A Worthy Origin Story
In most cases origin stories are reserved for comic book villains and whatnot, but in Michael Gresham’s case I feel it was entirely justified to delve this profoundly into the character, and that’s in no small part thanks to John Ellsworth’s ability to make a real story out of it.
Despite taking a little while to get to the actual character, the author does a remarkable job at capturing our attention with the first chapter, breathlessly galloping around the place and dragging us along by force. He also bases much of the fiction in Lies She Never Told Me on real events and accounts, lending them a noticeable air of authenticity and palpable gravity.
In other words, the weight of what his family had to endure even before Michael’s time is far from being lost on us, even educating us on various elements such as the crime scene in 1920s Chicago and living conditions for POW’s.
When we finally arrive to Michael’s story, it doesn’t feel like the novel has been dragging on by any stretch of the imagination. Rather, it feels like a logical event which itself is part of a bigger story. As we see him grow from a baby the focus of the story is aptly shifted towards him until he himself becomes the plot.
I admit some of the passages in regards to his daily life while growing up did leave me a little bored by their banality, but I will concede they were logical and had their place in the novel… after all, even a hero’s life can’t be all emotional roller-coasters and constant explosions.
The story truly gets fascinating when we arrive at the part where he makes the half-promise of killing the man, not knowing himself what to do or how to go about it.
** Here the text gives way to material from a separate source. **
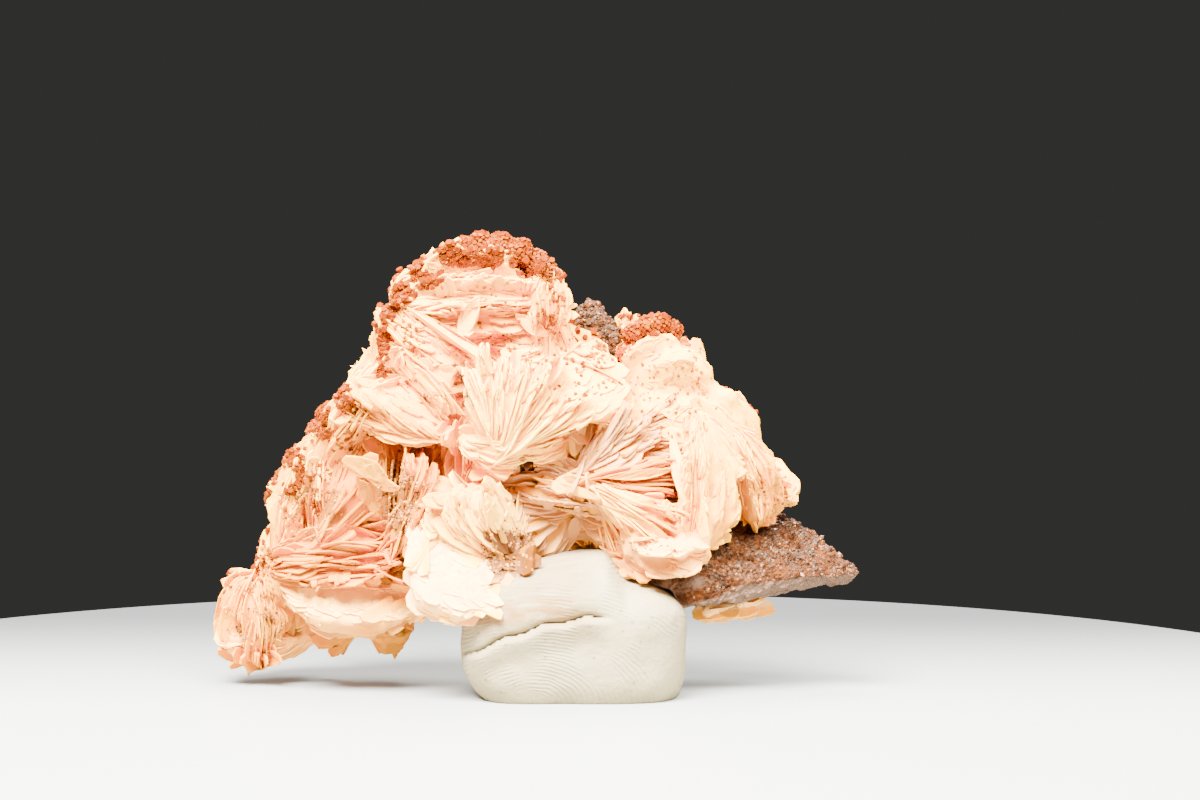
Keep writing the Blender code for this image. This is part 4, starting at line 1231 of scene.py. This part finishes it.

Whether or not you expect the final resolution, I feel confident in saying it fits the story perfectly, closing the show in a very satisfying way.
The Gravity of Death
All too often death in novels doesn’t feel like it’s portrayed with the appropriate gravity, its presence swiftly swept away without a second thought. In this story we get to witness the contrary with the important and profound consequences taking a single life can have for everyone involved.
In Lies She Never Told Me we never lose focus of the burden Michael must untangle, and we’re coming along with him for the whole ride, and I feel Ellsworth’s prowess really shines in this aspect.
He works wonders in making us empathize with Michael, putting us in his shoes and truly driving home the terrible spiritual discomfort which comes along with being stuck between a rock and a hard place.
While the plot does focus on Michael’s dilemma in large part, Ellsworth never loses sight of the supporting the characters, the people who influence and mould him as much as his tenuous confrontation with death.
I find it commendable for Ellsworth to achieve a notable level of depth in his development of the surrounding cast without any fluff or wordy descriptions; the people are largely developed through their actions, dialogues and others’ opinions on them.
Ultimately we see true character development out of Michael from start to finish as he grapples with his own sense of identity resolves the events which will shape him for the rest of his days, in turn providing interesting perspectives on the future books in the series.
The Final Verdict
With all being said and done, Lies She Never Told Me is an engaging thriller in a historical setting delving into the life of a fascinating character as he must struggle to make some crucial decisions which will change his life one way or the other.
The plot itself is as interesting as the exploration of Michael Gresham’s heritage and early biography, having its fair share of twists to keep us on our toes during the slower and more deliberate segments.
I highly recommend it if you enjoy historical thrillers in any capacity and want to see what John Ellsworth is all about.
John Ellsworth is an American author from Phoenix, Arizona who was previously a trial case lawyer before giving himself fully to writing.
His considerable experience in trying murder cases has paid off rather visibly in his writings, often being centred around the law and those who uphold it.
Some of his better-known works include The Law Partners, The Lawyer and 30 Days of Justis.